Impact shorts can communicate difficult ideas, elevate little known facts or unknown information in digestible ways. Take the Brookings Institute, for example, which launched the Brookings Creative Lab in 2015 to tell the stories behind the research they produce, from understanding the elections to illustrating economic policy using infographics and interviews.
Impact shorts can be emotionally compelling. Extremis by Dan Krauss and End Game by Rob Epstein and Jeffrey Friedman both offer a compassionate and steady look at a subject that most people prefer to avoid: dying. The former follows a doctor, and the latter a series of families and palliative care teams as they move through sensitive conversations and decisions. In so doing, each film asks viewers to consider what it means - and what it will take - to die well.
Impact shorts also tell the stories that are not being told. Venezuela: Smuggling Dreams is about a father in Venezuela who swaps fishing for smuggling in a bid to provide for his family amid an economic crisis in Venezuela. It drives home the tough choices and dire risks that people take to provide for their families when there are few alternatives - and it tells the story from the perspective of someone who mainstream media might otherwise write off as “smuggler” or “criminal”, thus missing important layers of the story.
Impact shorts can offer surprising perspectives in non-traditional ways. My Deadly, Beautiful City by Victoria Fiore is about Arctic Russia. It has no character and no story. It’s an 11 minute visual postcard from a specific place that is eye-opening with respect to the level of pollution one community experiences, and the surprising perspectives they hold.
Style you say? Shorts have got bags of it.
Length
'The major question I always get is “do you have a shorter version of this film?”'
Often, filmmakers want to know what the ideal length is for a short. And the short answer is (pun intended): it depends.
If you dare to investigate this question, you’ll get a range of responses. Marketers will tell you to keep your film to 30-60 seconds for Instagram, Facebook and Twitter. For YouTube it jumps to 2-9 minutes. But these numbers mainly have to do with the stickiness of a film and its likeliness to capture a viewer’s attention. But as we know, views do not necessarily denote impact.
Senior Short Film Programmer for the Sundance Film Festival, Mike Plante, once said that the average length of the shorts submitted to Sundance is 12 minutes and that anything over 15 minutes must be especially impressive for them to consider it. But the reasoning for this largely had to do with the festival’s programming needs (because it’s usually easier to pair a piece that is under 10 minutes before or after a feature). So that’s not necessarily the best determinant either.
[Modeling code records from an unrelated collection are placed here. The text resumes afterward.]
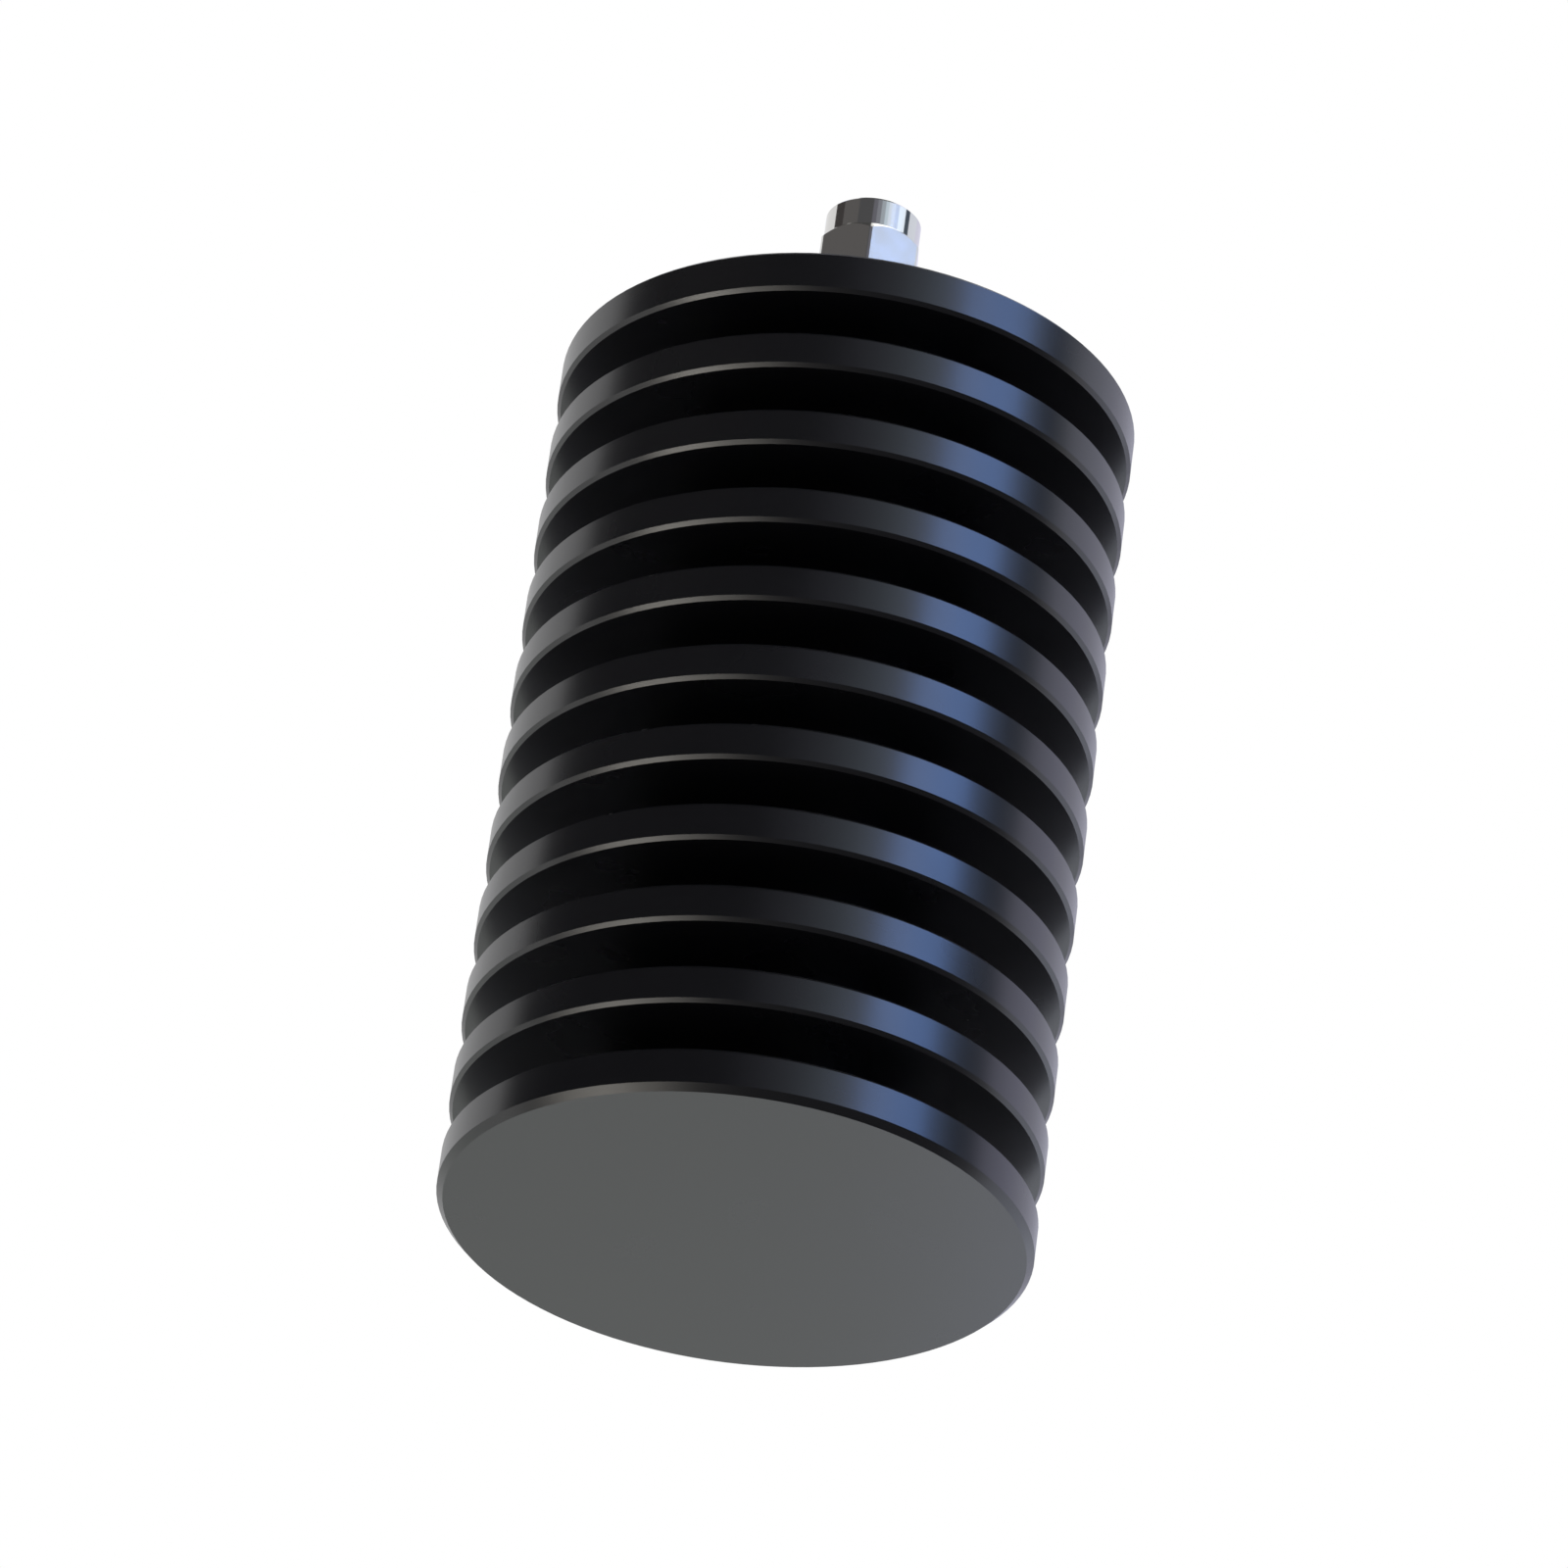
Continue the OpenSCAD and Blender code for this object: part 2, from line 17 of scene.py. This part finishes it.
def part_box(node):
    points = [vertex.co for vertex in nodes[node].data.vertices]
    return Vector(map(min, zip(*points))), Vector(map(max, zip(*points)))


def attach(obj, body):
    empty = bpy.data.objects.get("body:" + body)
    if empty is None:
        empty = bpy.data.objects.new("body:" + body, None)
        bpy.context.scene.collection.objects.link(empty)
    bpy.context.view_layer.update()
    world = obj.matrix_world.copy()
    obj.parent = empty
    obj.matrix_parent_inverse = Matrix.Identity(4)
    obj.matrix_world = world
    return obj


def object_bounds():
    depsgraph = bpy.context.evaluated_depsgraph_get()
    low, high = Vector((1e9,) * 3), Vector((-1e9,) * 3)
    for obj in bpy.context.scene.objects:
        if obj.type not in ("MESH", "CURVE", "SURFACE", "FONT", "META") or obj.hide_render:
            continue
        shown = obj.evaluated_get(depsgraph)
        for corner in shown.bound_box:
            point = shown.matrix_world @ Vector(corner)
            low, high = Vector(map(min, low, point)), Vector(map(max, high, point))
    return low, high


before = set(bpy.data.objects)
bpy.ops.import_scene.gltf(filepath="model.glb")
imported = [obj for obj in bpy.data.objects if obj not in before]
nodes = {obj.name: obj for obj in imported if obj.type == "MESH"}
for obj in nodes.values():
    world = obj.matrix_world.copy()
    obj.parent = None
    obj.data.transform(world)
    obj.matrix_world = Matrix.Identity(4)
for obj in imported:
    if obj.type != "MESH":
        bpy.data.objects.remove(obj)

cad_low, cad_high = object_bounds()
print(len(nodes), "pieces, box in mm:", [round(1000 * v, 2) for v in cad_high - cad_low])

# %% [markdown]
# ## Two helpers
# Colours are written as the sRGB hex values that a picture shows, but shaders work in linear
# light, so one function turns them. The other helper adds one node to a material's tree, with its
# settings and whatever feeds its inputs, which keeps the node trees below short enough to read.

# %% Helpers
MM = 0.001


def linear(code):
    """A hex colour as linear light, with an alpha of 1."""
    srgb = [int(code[i:i + 2], 16) / 255 for i in (1, 3, 5)]
    return (*[v / 12.92 if v < 0.04045 else ((v + 0.055) / 1.055) ** 2.4 for v in srgb], 1)


def add(owner, kind, feeds=None, **settings):
    """Adds a node to a material or world. Each input in feeds gets a value or another node's output."""
    tree = owner.node_tree
    made = tree.nodes.new("ShaderNode" + kind)
    for name, value in settings.items():
        setattr(made, name, value)
    for socket, source in (feeds or {}).items():
        if isinstance(source, bpy.types.NodeSocket):
            tree.links.new(source, made.inputs[socket])
        else:
            made.inputs[socket].default_value = source
    return made


print("mid grey #808080 is", round(linear("#808080")[0], 3), "in linear light")

# %% [markdown]
# ## What the lathe leaves
# Nearly every piece here was turned, so its surface carries fine rings round the axis: on a flat
# face they are concentric, on a cylinder they run round it. Both come from one pattern when a
# noise is read at the point's distance from the axis and its height, because then it can't change
# along a ring. Real feed marks are about 0.1 mm apart, finer than a pixel of the picture, so each
# material says how coarse it draws them. The pattern reads Object coordinates, in metres, so a
# spacing in millimetres becomes a scale of one over that spacing. A second pattern, of soft
# blotches, is for what isn't turned: handling, dye, uneven plating and cast or sintered grain.

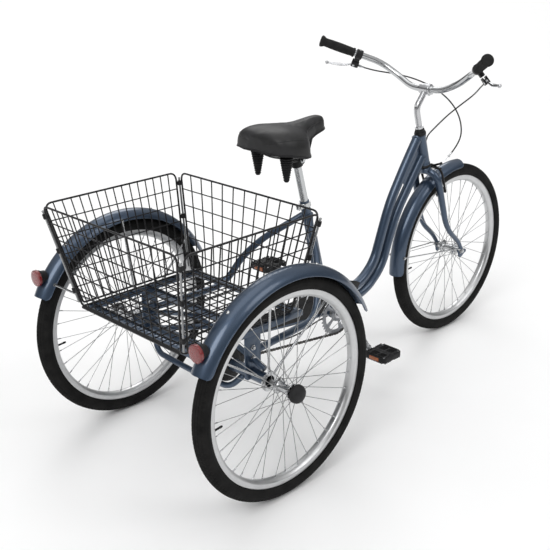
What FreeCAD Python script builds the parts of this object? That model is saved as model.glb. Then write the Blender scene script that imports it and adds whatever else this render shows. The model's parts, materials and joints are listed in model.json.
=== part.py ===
import FreeCAD, Part
import math
import os

import Sketcher
from FreeCAD import Placement, Rotation, Vector

# Adult tricycle: one steered 26-inch wheel in front, two 26-inch wheels on a split axle behind.
# Frame: millimetres, +X forward, +Y to the rider's left, +Z up, origin on the floor half way along.

DIMENSIONS = {
    "half_base": 637.0, "half_track": 366.0, "wheel_radius": 330.0, "tyre_section": 25.0,
    "tyre_wall": 4.5, "rim_outer": 288.0, "rim_inner": 266.0, "rim_half": 16.0,
    "spoke_radius": 1.0, "flange_radius": 23.0, "flange_offset": 27.0, "hub_radius": 13.0,
    "front_axle_radius": 5.0, "rear_axle_radius": 8.5, "running_gap": 0.05,
    "head_angle": 17.0, "head_x": 455.0, "head_z": 685.0, "head_length": 118.0,
    "head_radius": 19.0, "steerer_radius": 12.7, "steerer_bore": 11.3, "blade_radius": 12.0,
    "main_radius": 17.0, "main_wall": 2.0, "seat_tube_radius": 19.0, "seat_mast_radius": 15.9,
    "seat_post_radius": 12.7, "seat_angle": 14.95, "crank_x": -72.0, "crank_z": 285.0,
    "shell_radius": 20.0, "shell_half": 34.0, "spindle_radius": 8.5, "crank_length": 170.0,
    "crank_droop": 56.0, "crank_offset": 112.0, "pedal_offset": 180.0,
    "chain_line": 52.0, "chain_pitch": 12.7, "ring_teeth": 36.0, "cog_teeth": 20.0,
    "bar_radius": 11.1, "clamp_x": 437.0, "clamp_z": 970.0, "grip_radius": 16.0,
    "rear_fender_radius": 356.0, "front_fender_radius": 349.0, "fender_thickness": 1.6,
    "rear_fender_half": 36.0, "front_fender_half": 31.0, "fender_drop": 26.0,
    "basket_rim": 783.0, "basket_floor_z": 480.0, "wire_radius": 1.6, "rod_radius": 3.2,
    "stay_radius": 11.0, "housing_radius": 18.0, "housing_bore": 15.0,
    "cable_radius": 2.5, "saddle_length": 288.0, "saddle_width": 236.0,
    "pedal_length": 98.0, "pedal_width": 88.0, "pedal_height": 26.0,
    "eyelet_radius": 2.5, "lever_drop": 50.0, "cap_radius": 27.0, "cap_length": 28.0, "drum_radius": 48.0,
}

doc = FreeCAD.newDocument("tricycle")
sheet = doc.addObject("Spreadsheet::Sheet", "Sizes")
for row, (alias, value) in enumerate(DIMENSIONS.items(), start=1):
    sheet.set(f"A{row}", alias)
    sheet.set(f"B{row}", str(value))
    sheet.setAlias(f"B{row}", alias)
doc.recompute()


def size(alias):
    """The value of one driving dimension, read back from the sheet."""
    return float(getattr(sheet, alias))


parts = []
X_AXIS = Vector(1, 0, 0)
Y_AXIS = Vector(0, 1, 0)
Z_AXIS = Vector(0, 0, 1)
FRONT = Vector(size("half_base"), 0, size("wheel_radius"))
REAR = Vector(-size("half_base"), 0, size("wheel_radius"))
TRACK = size("half_track")
CRANK = Vector(size("crank_x"), 0, size("crank_z"))
HEAD_LOW = Vector(size("head_x"), 0, size("head_z"))
STEER = Vector(-math.sin(math.radians(size("head_angle"))), 0, math.cos(math.radians(size("head_angle"))))
SEAT = Vector(-math.sin(math.radians(size("seat_angle"))), 0, math.cos(math.radians(size("seat_angle"))))
RIGHT = -1
LEFT = 1
SIDES = (RIGHT, LEFT)


def keep(item, label):
    """Registers a finished sub-part under its node name."""
    item.Label = label
    parts.append(item)
    return item


def plane(body, role):
    return next(f for f in body.Origin.OriginFeatures if f.Role == role)


def new_body(label, placement=None):
    body = doc.addObject("PartDesign::Body", label)
    if placement is not None:
        body.Placement = placement
    return keep(body, label)


def new_sketch(body, role, name):
    sketch = body.newObject("Sketcher::SketchObject", name)
    sketch.AttachmentSupport = [(plane(body, role), "")]
    sketch.MapMode = "FlatFace"
    return sketch


def circle(sketch, radius_expression, at=Vector(), fallback=10.0):
    """A circle whose radius follows an expression of the sheet."""
    index = sketch.addGeometry(Part.Circle(at, Z_AXIS, fallback), False)
    constraint = sketch.addConstraint(Sketcher.Constraint("Radius", index, fallback))
    sketch.setExpression(f"Constraints[{constraint}]", radius_expression)
    if at.Length < 1e-9:
        sketch.addConstraint(Sketcher.Constraint("Coincident", index, 3, -1, 1))
    return index


def turned(direction, at):
    """Placement that lays a local +Z along a direction."""
    return Placement(at, Rotation(Z_AXIS, direction))


def rod_body(label, outer, length, placement, bore=None, midplane=False):
    """A round bar or tube padded from concentric circles; outer, bore and length are expressions."""
    body = new_body(label, placement)
    sketch = new_sketch(body, "XY_Plane", label + "_section")
    circle(sketch, outer, fallback=10.0)
    if bore:
        circle(sketch, bore, fallback=5.0)
    pad = body.newObject("PartDesign::Pad", label + "_pad")
    pad.Profile = sketch
    pad.setExpression("Length", length)
    pad.Midplane = midplane
    return body


def outline(sketch, points):
    """Closed outline of straight edges, joined end to end."""
    count = len(points)
    for index in range(count):
        start = points[index]
        end = points[(index + 1) % count]
        sketch.addGeometry(Part.LineSegment(Vector(*start, 0), Vector(*end, 0)), False)
    for index in range(count):
        sketch.addConstraint(Sketcher.Constraint("Coincident", index, 2, (index + 1) % count, 1))


def turned_body(label, points, placement):
    """A piece revolved about its local Z axis from (radius, height) corners."""
    body = new_body(label, placement)
    sketch = new_sketch(body, "XZ_Plane", label + "_profile")
    outline(sketch, points)
    revolution = body.newObject("PartDesign::Revolution", label + "_revolution")
    revolution.Profile = sketch
    revolution.ReferenceAxis = (sketch, ["V_Axis"])
    revolution.Angle = 360.0
    return body


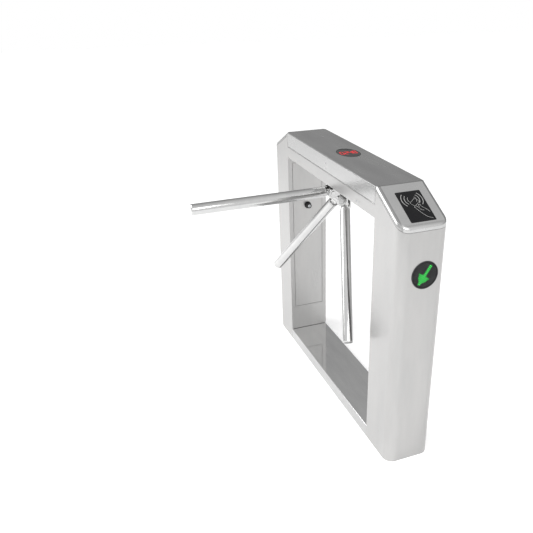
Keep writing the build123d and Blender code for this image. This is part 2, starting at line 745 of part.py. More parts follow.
for arm, turn in turns.items():
    root = arm_plane(turn)
    pin_side = arm_plane(turn, pivot_distance)
    side_plane = Plane(origin=pin_side.origin - pin_side.x_dir * (tongue_thickness / 2),
                       x_dir=pin_side.z_dir, z_dir=pin_side.x_dir)
    with BuildPart() as tube:
        with BuildSketch(root.offset(arm_start)):
            Circle(arm_radius)
            Circle(arm_radius - arm_wall, mode=Mode.SUBTRACT)
        extrude(amount=arm_end - tip_length - arm_start)
    save(tube, f"{arm}_arm")

    with BuildPart() as knuckle:
        with BuildSketch(side_plane):
            Circle(tongue_radius)
            with Locations((neck_start / 2 + 2, 0)):
                Rectangle(neck_start + 4, 2 * (tongue_radius - 1.5))
        extrude(amount=tongue_thickness)
        with BuildSketch(root.offset(pivot_distance + neck_start)):
            Circle(neck_radius)
        extrude(amount=arm_start - collar_length - pivot_distance - neck_start)
        with BuildSketch(root.offset(arm_start - collar_length)):
            Circle(arm_radius)
        extrude(amount=collar_length)
        fillet(knuckle.edges().filter_by(GeomType.CIRCLE).filter_by(
            lambda e: abs(e.radius - arm_radius) < 0.01), collar_round)
        with BuildSketch(root.offset(arm_start)):
            Circle(arm_radius - arm_wall)
        extrude(amount=2 * arm_radius)
        with BuildSketch(side_plane.offset(-ear_span)):
            Circle(pin_radius + running_gap)
        extrude(amount=3 * ear_span, mode=Mode.SUBTRACT)
    save(knuckle, f"{arm}_arm_knuckle")

    with BuildPart() as tip:
        with BuildSketch(root.offset(arm_end - tip_length)):
            Circle(arm_radius)
        extrude(amount=tip_length)
        fillet(tip.faces().sort_by(Axis(apex, root.z_dir))[-1].edges(), tip_round)
        with BuildSketch(root.offset(arm_end - tip_length - tip_plug)):
            Circle(arm_radius - arm_wall)
        extrude(amount=tip_plug)
    save(tip, f"{arm}_arm_cap")

# ============================ spindle, housing and bearings =================================
bearing_seat = 2.0         # housing's end wall beside each bearing
bearing_stations = (housing_front - bearing_seat - bearing_width, housing_back + bearing_seat)
spindle_collar_radius = 15.5
collar_gap = 0.3
nose_edge_round = 3.0
pad_half_width = 62.0
pad_back = 58.0
pad_gap = 2.5              # pocket liner to the housing's pad
with BuildPart() as tripod_spindle:
    spin_disc(spindle_radius, gear_back, spindle_front)
    spin_disc(spindle_collar_radius, housing_front - bearing_seat + collar_gap, hub_back)
    spin_disc(spindle_tail_radius, spindle_back, gear_back)
save(tripod_spindle, "tripod_spindle")

with BuildPart() as bearing_housing:
    spin_disc(housing_radius, housing_back, housing_front)
    spin_disc(housing_nose_radius, housing_front - housing_nose_length, housing_front)
    nose_rim = bearing_housing.faces().sort_by(spin_axis)[-1].edges()
    fillet(nose_rim, nose_edge_round)
    box_between((-pad_half_width, pocket_back + liner_wall + pad_gap, beam_bottom + sheet),
                (pad_half_width, pad_back, beam_bottom + sheet + housing_pad))
    spin_disc(spindle_radius + 4, housing_back, housing_front, mode=Mode.SUBTRACT)
    for station in bearing_stations:
        spin_disc(bearing_radius, station, station + bearing_width, mode=Mode.SUBTRACT)
    spin_disc(bearing_radius, housing_back, housing_back + bearing_seat, mode=Mode.SUBTRACT)
    spin_disc(bearing_radius - 4, housing_front - bearing_seat, housing_front, mode=Mode.SUBTRACT)
    with BuildSketch(Plane.XY.offset(beam_bottom)):
        for y in screw_y:
            with Locations((-screw_x, y), (screw_x, y)):
                Circle(screw_radius + screw_clearance)
    extrude(amount=sheet + housing_pad + 1, mode=Mode.SUBTRACT)
save(bearing_housing, "bearing_housing")

with BuildPart() as spindle_bearings:
    for station in bearing_stations:
        with BuildSketch(spin.offset(station)):
            Circle(bearing_radius)
            Circle(spindle_radius + running_gap, mode=Mode.SUBTRACT)
        extrude(amount=bearing_width)
save(spindle_bearings, "spindle_bearings")

with BuildPart() as housing_screws:
    with BuildSketch(Plane.XY.offset(beam_bottom - 2)):
        for y in screw_y:
            with Locations((-screw_x, y), (screw_x, y)):
                Circle(screw_radius)
    extrude(amount=sheet + housing_pad + 2)
    with BuildSketch(Plane.XY.offset(beam_bottom + sheet + housing_pad)):
        for y in screw_y:
            with Locations((-screw_x, y), (screw_x, y)):
                Circle(screw_radius * 1.7)
    extrude(amount=4)
    with BuildSketch(Plane.XY.offset(beam_bottom - 4)):
        for y in screw_y:
            with Locations((-screw_x, y), (screw_x, y)):
                RegularPolygon(screw_radius * 1.8, 6)
    extrude(amount=4)
save(housing_screws, "housing_screws")

# ============================ locking gear, drive and sensor ================================
with BuildPart() as mechanism_plate:
    spin_box((-plate_half_width, plate_low, plate_back),
             (plate_half_width, plate_high, housing_back))
    spin_disc(spindle_radius + 2, plate_back, housing_back, mode=Mode.SUBTRACT)
    spin_disc(motor_shaft_radius + 2, plate_back, housing_back, w=motor_w, mode=Mode.SUBTRACT)
    for sign in (1, -1):
        spin_disc(pawl_pin_radius, disc_back - 2, plate_back, x=sign * pawl_pivot_x,
                  w=pawl_pivot_w)
save(mechanism_plate, "mechanism_plate")

with BuildPart() as index_disc:
    spin_disc(disc_radius, disc_back, disc_front)
    spin_disc(spindle_radius, disc_back, disc_front, mode=Mode.SUBTRACT)
    with BuildSketch(spin.offset(disc_back)):
        with PolarLocations(disc_radius - notch_depth + 5, notch_count):
            Rectangle(10, notch_width)
    extrude(amount=disc_thickness, mode=Mode.SUBTRACT)
save(index_disc, "index_disc")

with BuildPart() as drive_gear:
    with BuildSketch(spin.offset(gear_back)):
        gear_outline(gear_teeth, 90)
        Circle(spindle_radius, mode=Mode.SUBTRACT)
    extrude(amount=gear_width)
save(drive_gear, "drive_gear")

with BuildPart() as motor_pinion:
    with BuildSketch(spin.offset(gear_back)):
        with Locations((0, motor_w)):
            with BuildSketch(mode=Mode.PRIVATE) as pinion_outline:
                gear_outline(pinion_teeth, -90 + 180 / pinion_teeth)
            add(pinion_outline.sketch)
    extrude(amount=gear_width)
    spin_disc(motor_shaft_radius, gear_back, housing_back + motor_shaft_reach, w=motor_w)
save(motor_pinion, "motor_pinion")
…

A grassroots organiser may tell you that 30 minutes is better than 90 because this leaves them with ample time for discussion. When we’re talking about impact, discussion is good. But talk to some creatives and they may say something like: “It’s about telling the story the way the story wants to be told.” In other words, length may not be the best driver either.
The truth is, they are all kind of right. First and foremost, it really does depend on the story. If you can tell the story you want to tell in 10 minutes, then why make it 20?
And, in the end, it may come down to how you hope to get a short out there and how you want people to engage with it.
Just remember that the marketplace and distribution platforms change rapidly - yesterday’s sterling rules are tomorrow’s dust.